Overcoming the Barriers to Adoption on Small and Mid-Sized Farms

While precision agriculture offers transformative potential, its adoption has been slower on the small and mid-sized farms that form the backbone of American agriculture. A 2023 USDA report found that only 27% of U.S. farms utilize precision technologies, with adoption heavily skewed towards large-scale operations. This disparity is driven by several well-understood barriers, but fortunately, a combination of technological advancement and strategic planning is making these hurdles more surmountable than ever.

The Future is Now: Your Farm, Data-Driven

The transition to data-driven farming is not a distant, futuristic vision; it is a practical and accessible strategy available today. Precision agriculture offers a clear path for farms of every size to become more productive, profitable, and sustainable.

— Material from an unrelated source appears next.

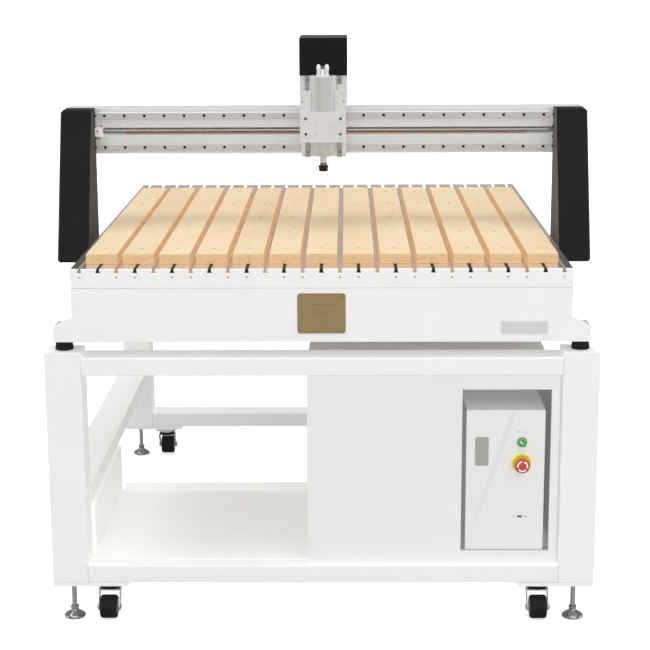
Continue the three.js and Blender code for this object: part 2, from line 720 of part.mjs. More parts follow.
// ---------------------------------------------------------------- assembly
standFrame();
shelfTray();
cabinetFrontPanel();
cabinetShell();
controlBox();
emergencyStop();
selectorKnob();
for (const corner of CORNERS) {
  casterFork(corner);
  casterWheel(corner);
  levelingFoot(corner);
  rubberMount(corner);
}
bedFrame();
tableAndFront();
mdfStrips();
longAxis();
for (const [name, side] of SIDES) column(name, side);
gantryBeam();
crossAxis();
zBasePlate();
zMotorCover();
zScrew();
zPlate();
spindleClamp();
spindle();

export default group;
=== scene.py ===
import bpy
import bmesh
import json
import math
import random
from functools import cached_property
from mathutils import Matrix, Vector

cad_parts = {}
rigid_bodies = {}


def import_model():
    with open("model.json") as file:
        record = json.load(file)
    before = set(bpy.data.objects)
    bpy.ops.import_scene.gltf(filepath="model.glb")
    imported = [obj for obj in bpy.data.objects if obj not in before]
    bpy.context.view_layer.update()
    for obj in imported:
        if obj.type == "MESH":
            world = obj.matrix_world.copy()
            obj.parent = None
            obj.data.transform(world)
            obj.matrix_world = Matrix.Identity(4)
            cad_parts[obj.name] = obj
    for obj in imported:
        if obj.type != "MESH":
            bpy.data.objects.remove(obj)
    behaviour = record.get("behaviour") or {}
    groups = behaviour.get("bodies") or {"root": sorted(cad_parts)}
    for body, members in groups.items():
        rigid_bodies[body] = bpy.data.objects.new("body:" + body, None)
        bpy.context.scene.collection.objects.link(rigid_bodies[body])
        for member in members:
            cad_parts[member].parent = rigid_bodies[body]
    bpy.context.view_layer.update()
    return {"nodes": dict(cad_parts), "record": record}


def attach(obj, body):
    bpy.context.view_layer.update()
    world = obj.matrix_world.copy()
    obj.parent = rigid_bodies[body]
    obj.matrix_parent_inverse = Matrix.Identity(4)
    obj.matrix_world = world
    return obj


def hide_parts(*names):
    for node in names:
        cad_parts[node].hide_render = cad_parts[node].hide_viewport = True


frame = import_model()
NODES = frame["nodes"]
BODY_OF = {
    node: body
    for body, nodes in frame["record"]["behaviour"]["bodies"].items()
    for node in nodes
}
SLOT_OF = {part["node"]: part["material_slot"] for part in frame["record"].get("subparts", [])}
random.seed(7)

MM = 0.001
HALF_LENGTH = 833.0  # half the bed's length
MIDDLE = 1.75  # the front switches put the overall middle this far ahead of the bed's
ENDS = (("front", -1), ("rear", 1))
SIDES = (("left", -1), ("right", 1))


def back(distance):
    """The y of a place this far back from the front of the bed."""
    return distance - HALF_LENGTH


# ------------------------------------------------------------------ shader graphs
class Graph:
    """The emptied node tree of a material or world, with short ways to add nodes."""

    def __init__(self, owner):
        owner.use_nodes = True
        self.tree = owner.node_tree
        self.tree.nodes.clear()

    def node(self, kind, **settings):
        made = self.tree.nodes.new(kind)
        for key, value in settings.items():
            setattr(made, key, value)
        return made

    def feed(self, socket, value):
        """Link a socket, or set a number, vector or colour (padded with full alpha)."""
        if isinstance(value, bpy.types.NodeSocket):
            self.tree.links.new(value, socket)
        elif isinstance(value, tuple):
            socket.default_value = (*value, 1.0)[: len(socket.default_value)]
        else:
            socket.default_value = value

    def split(self, vector):
        made = self.node("ShaderNodeSeparateXYZ")
        self.feed(made.inputs[0], vector)
        return made.outputs

    def remap(self, value, span, to=(0.0, 1.0), smooth=False):
        """Carry a span of values to another, clamped at its ends."""
        kind = "SMOOTHSTEP" if smooth else "LINEAR"
        made = self.node("ShaderNodeMapRange", interpolation_type=kind, clamp=True)
        for socket, number in zip(made.inputs, (value, *span, *to)):
            self.feed(socket, number)
        return made.outputs[0]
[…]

By systematically optimizing every aspect of the growing process—from seed placement to nutrient application—it empowers you to do more with less. It transforms challenges like rising costs, labor shortages, and environmental pressures into opportunities for innovation and efficiency.

The journey begins not with a massive technological leap, but with a single, informed step. By assessing your needs, starting with foundational technologies, and scaling intelligently, you can build a resilient farming operation that is prepared for the future. The tools are here, the benefits are proven, and the support network is growing. The only remaining question is how you will harness this power to shape the future of your farm.